In theory, market structure looks clean and predictable. Higher highs mean uptrend. Lower lows mean downtrend. Break resistance — price goes up. Break support — price goes down.
But in crypto? Market structure breaks all the time. And when it does, most traders get caught on the wrong side.
Let’s break down what that really means.
What Does It Mean When Market Structure “Breaks”?
A market structure break usually signals a shift in trend. For example:
In an uptrend → price makes a lower low
In a downtrend → price makes a higher high
Normally, traders expect a reversal after this. But in crypto markets, many of these breaks are fake.
Instead of starting a real new trend, price:
Briefly breaks structure
Triggers entries and stop losses
Then violently reverses back
These are called structural fakeouts — and they’re one of the biggest traps in crypto trading.
False Trends: When the Market Lies
A false trend begins when price appears to start a strong new direction after breaking a key level.
Example:
Bitcoin breaks above resistance
Traders think: “New uptrend started!”
They enter longs
Minutes or hours later, price dumps back below the level
What happened?
The breakout didn’t create a real trend — it was just a liquidity grab. Big players needed buyers to sell into, and breakout traders provided that liquidity.
Fake Breakouts: The Classic Trap
Fake breakouts happen when price breaks a key level (support or resistance) but fails to continue.
🔼 Fake Break Above Resistance
Price breaks resistance
Traders go long
Stops from short sellers get triggered
Then price sharply reverses down
🔽 Fake Break Below Support
Price drops below support
Traders panic and short
Stop losses from longs get hit
Then price quickly pumps back up
These moves are designed (intentionally or naturally through liquidity mechanics) to trap emotional traders who enter late.
Liquidity Traps: Where Smart Money Hunts
Liquidity is where stop losses sit.
Common liquidity zones:
Above equal highs
Below equal lows
Above resistance
Below support
Around obvious chart patterns
When price “breaks structure,” it often just means the market is sweeping these stop-loss zones before moving in the real direction.

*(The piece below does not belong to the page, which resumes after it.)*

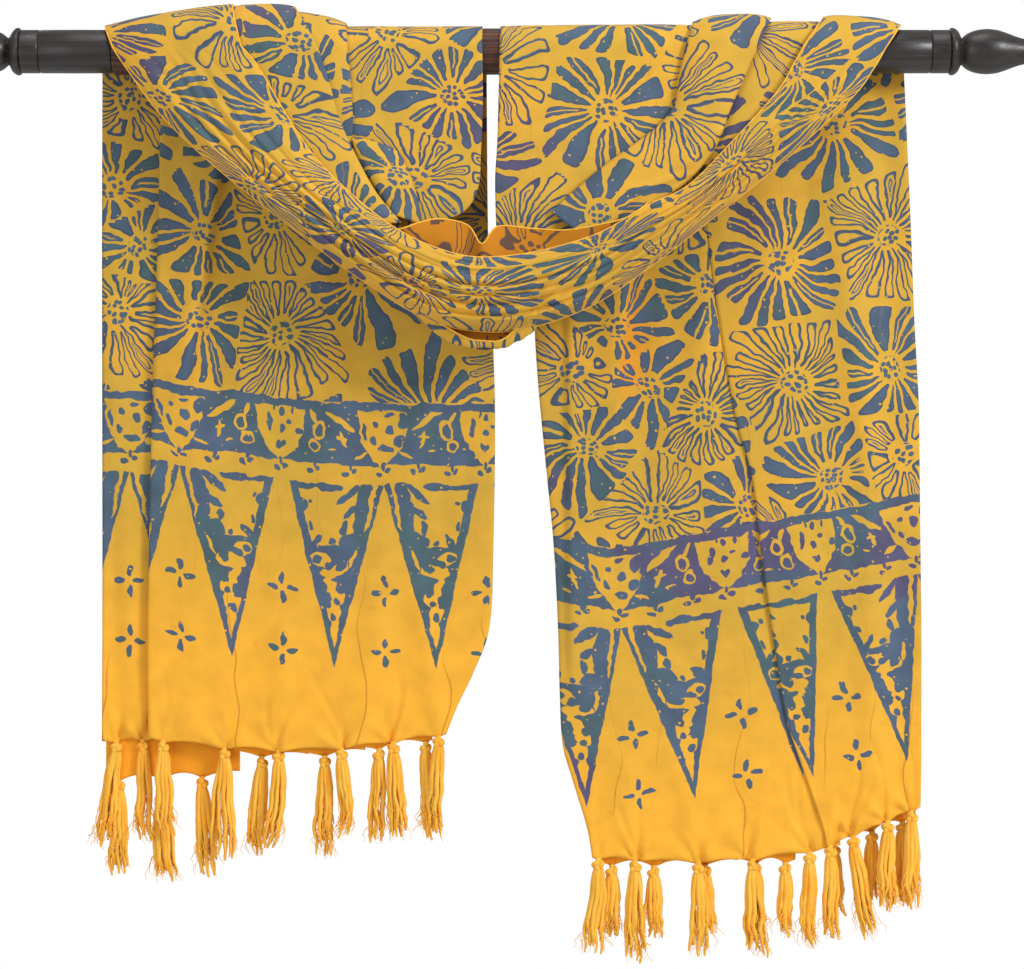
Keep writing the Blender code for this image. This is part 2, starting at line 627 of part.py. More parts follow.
def seam_end(strip, across):
    """The sections of an outer strip behind the rod, which ends at the crest, a seam's width from the swag."""
    rows = back_rows(strip)
    rows[0] = rows[0]._replace(ay=SEAM, by=SEAM)
    return [section(row, across, outward) for row in rows]


def cloth(finish):
    """Every stretch of the cloth. Returns the hem line that each fringe hangs from."""
    left, right = LEFT_STRIPS, RIGHT_STRIPS
    wall("left_back_outer", seam_end(left["outer"], 8), finish)
    wall("right_back_outer", seam_end(right["outer"], 7), finish)
    swag(finish)
    pocket(23, 6, finish)
    loose_pleat("swag_lower_fold", LOWER_FOLD_ROWS, 11, 7, downward, finish)
    over_pleat("left_second_pleat", left["second"], LEFT_SECOND, 9, 6, finish)
    over_pleat("left_third_pleat", left["third"], LEFT_THIRD, 5, 6, finish)
    over_pleat("left_inner_panel", left["inner"], LEFT_INNER, 11, 8, finish)
    loose_pleat("left_twisted_pleat", LEFT_TWIST, 8, 6, toward_viewer, finish)
    over_pleat("right_second_pleat", right["second"], RIGHT_SECOND, 6, 5, finish)
    over_pleat("right_wide_pleat", right["wide"], RIGHT_WIDE, 11, 7, finish)
    over_pleat("right_inner_panel", right["inner"], RIGHT_INNER, 10, 8, finish)
    hems = {
        "left_front": fall(
            "left_front_fall", LEFT_FRONT, LEFT_FRONT_DEPTH, LEFT_FRONT_RIDGES, 16, 15, finish, 0.026, 0.070, HEM_SAG
        ),
        "left_side": fall("left_side_fall", LEFT_SIDE, LEFT_SIDE_DEPTH, LEFT_SIDE_RIDGES, 9, 6, finish),
        "right_middle": fall(
            "right_middle_fall", RIGHT_MIDDLE, RIGHT_MIDDLE_DEPTH, RIGHT_MIDDLE_RIDGES, 16, 15, finish, 0.050, 0, HEM_SAG
        ),
        "right_front": fall("right_front_fall", RIGHT_FRONT, RIGHT_FRONT_DEPTH, RIGHT_FRONT_RIDGES, 16, 10, finish),
        "left_back": hem_of_strips(left, ("outer", "second", "third", "inner")),
        "right_back": hem_of_strips(right, ("inner", "wide", "second", "outer")),
    }
    return hems


def fringes(hems, finish):
    tassels = {
        "left_front": LEFT_FRONT_TASSELS,
        "left_side": LEFT_SIDE_TASSELS,
        "right_middle": RIGHT_MIDDLE_TASSELS,
        "right_front": RIGHT_FRONT_TASSELS,
        "left_back": LEFT_BACK_TASSELS,
        "right_back": RIGHT_BACK_TASSELS,
    }
    for name, rows in tassels.items():
        fringe(f"{name}_fringe", hems[name], rows, finish)


# The turned profile of a rod's end, from the pole outwards: distance from the rod's middle, and radius.
Turn = namedtuple("Turn", "x radius")
SLEEVE = [
    Turn(POLE_HALF + SEAM, SLEEVE_RADIUS),
    Turn(0.3465, SLEEVE_RADIUS),
    Turn(0.3472, SLEEVE_RADIUS - 0.0006),
    Turn(0.3479, SLEEVE_RADIUS),
    Turn(SLEEVE_END, SLEEVE_RADIUS),
]
FINIAL = [
    Turn(SLEEVE_END + SEAM, 0.0180),
    Turn(0.3640, 0.0184),
    Turn(0.3665, 0.0178),
    Turn(0.3690, 0.0155),
    Turn(0.3712, 0.0109),
    Turn(0.3722, 0.0107),
    Turn(0.3765, 0.0140),
    Turn(0.3822, 0.0162),
    Turn(0.3928, 0.0175),
    Turn(0.4000, 0.0166),
    Turn(0.4067, 0.0145),
    Turn(0.4140, 0.0118),
    Turn(0.4204, 0.0100),
    Turn(0.4290, 0.0094),
    Turn(0.4370, 0.0104),
    Turn(0.4440, 0.0090),
    Turn(0.4480, 0.0050),
]


def turned(name, profile, side, finish):
    """A closed solid turned about the X axis from its profile, on the right (1) or left (-1)."""
    shape = bmesh.new()
    loops = []
    for turn in profile:
        angles = [2 * math.pi * i / ROD_SIDES for i in range(ROD_SIDES)]
        points = [(side * turn.x, turn.radius * math.cos(a), turn.radius * math.sin(a)) for a in angles]
        loops.append([shape.verts.new(point) for point in points])
    for first, second in zip(loops, loops[1:]):
        bridge(shape, first, second)
    shape.faces.new(loops[0])
    shape.faces.new(loops[-1])
    bmesh.ops.recalc_face_normals(shape, faces=shape.faces[:])
    made = new_object(name, shape, finish)
    made.data.shade_smooth()
    made.data.set_sharp_from_angle(angle=math.radians(35))
    return made


def reeded_pole(finish):
    """The middle of the rod: a prism whose outline is a ring of reeds."""
    shape = bmesh.new()
    loops = []
    for x in (-POLE_HALF, POLE_HALF):
        loop = []
        for i in range(REEDS * 4):
            angle = 2 * math.pi * i / (REEDS * 4)
            radius = POLE_RADIUS - REED_DEPTH * (i % 4 == 0)
            loop.append(shape.verts.new((x, radius * math.cos(angle), radius * math.sin(angle))))
        loops.append(loop)
    bridge(shape, loops[0], loops[1])
    shape.faces.new(loops[0])
    shape.faces.new(loops[1])
    bmesh.ops.recalc_face_normals(shape, faces=shape.faces[:])
    return new_object("rod_pole", shape, finish)


def rod(pole_finish, end_finish):
    reeded_pole(pole_finish)
    for name, side in (("left", -1), ("right", 1)):
        turned(f"rod_sleeve_{name}", SLEEVE, side, end_finish)
        turned(f"rod_finial_{name}", FINIAL, side, end_finish)


def main():
    for old in list(bpy.data.objects):
        bpy.data.objects.remove(old)
    dyed = material("dyed_rayon", DYE, 0.75)
    rod(material("brown_wood", POLE_WOOD, 0.45), material("black_wood", EBONY, 0.4))
    fringes(cloth(dyed), dyed)


main()
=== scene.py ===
"""Dresses a batik sarong that hangs over a turned wooden rod.

Lengths are metres, +X runs along the rod, -Y faces the viewer and +Z is up. One fringed cloth hangs with
both its ends behind the rod, and its middle comes over the top as a swag in front. Each stretch of cloth is a
thin shell lofted through a short table of sections, with a flat print plane of its own for the batik.
The tables are text, read by read_rows: their numbers are thousandths, so lengths in them are millimetres.
"""

import logging
import math
from dataclasses import dataclass, field
from enum import Enum
from typing import NamedTuple, Optional, Sequence, TypeVar, Union

import bmesh
import bpy
import numpy as np
from bpy.types import ID, Material, Mesh, Node, NodeSocket, NodeTree, Object
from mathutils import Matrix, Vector


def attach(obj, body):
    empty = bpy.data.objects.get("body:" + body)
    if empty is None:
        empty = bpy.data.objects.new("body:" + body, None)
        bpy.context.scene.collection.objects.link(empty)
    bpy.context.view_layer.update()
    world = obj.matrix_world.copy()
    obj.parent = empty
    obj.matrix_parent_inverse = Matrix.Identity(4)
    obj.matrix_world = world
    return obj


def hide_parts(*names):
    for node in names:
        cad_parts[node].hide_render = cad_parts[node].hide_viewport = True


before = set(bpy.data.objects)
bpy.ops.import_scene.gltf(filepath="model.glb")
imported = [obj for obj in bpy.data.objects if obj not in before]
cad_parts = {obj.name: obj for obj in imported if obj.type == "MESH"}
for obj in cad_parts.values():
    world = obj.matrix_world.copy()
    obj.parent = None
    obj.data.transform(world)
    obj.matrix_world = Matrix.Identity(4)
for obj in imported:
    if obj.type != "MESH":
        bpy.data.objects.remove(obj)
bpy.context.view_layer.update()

LOG = logging.getLogger("sarong")
BODY = "root"

Array = np.ndarray
Socket = NodeSocket
Feed = Union[Socket, float, tuple]
Record = TypeVar("Record")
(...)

This is why you’ll often see:
A strong candle breaking a level
Followed by an immediate reversal
That’s a liquidity sweep, not a true structural shift.
Common Patterns That Fail in Crypto
In textbooks, chart patterns look reliable. In crypto, they often fail before working.
1. Head and Shoulders Failure
Normally signals a reversal down.
But in crypto:
Price breaks the neckline
Shorts enter
Then price reverses up hard
Result? Short squeeze.
2. Double Top / Double Bottom Failure
Traders expect reversal at these levels.
Instead:
Price briefly reacts
Then smashes through the level
Trapping reversal traders
3. Consolidation Breakdowns
Price ranges for days → traders wait for breakout.
Break happens → everyone enters.
Then price reverses back into the range.
This is one of the most common range trap scenarios in Bitcoin and altcoins.
Real Examples from Major Coins
🟠 Bitcoin (BTC)
BTC often breaks major daily highs or lows, triggers breakout traders, then reverses. These moves usually happen during:
High leverage periods
News events
Weekend low liquidity sessions
🔵 Ethereum (ETH)
ETH is known for aggressive fake breakdowns where it dips below support, liquidates longs, then rallies strongly.
🟣 Altcoins
Lower liquidity makes fake structure breaks even more extreme. Small caps especially:
Break resistance → +5%
Then dump −15% right after
Because fewer orders are needed to move price, traps are easier to create.
Why This Happens So Often in Crypto
Crypto markets are perfect for structural traps because they have:
High leverage
Emotional retail traders
Visible stop-loss clusters
Lower liquidity compared to traditional markets
This creates an environment where price hunts liquidity before choosing direction.
So the structure doesn’t “break” randomly — it often breaks to grab liquidity first.
Key Takeaway
Not every break of structure is a real trend change.
Many are:
✔ Fake breakouts
✔ Liquidity sweeps
✔ Stop hunts
✔ Trader traps
The traders who survive in crypto don’t just react to structure breaks — they ask:
“Who got trapped in this move… and where is price likely to go next because of that?”
That mindset shift alone separates smart traders from trapped traders.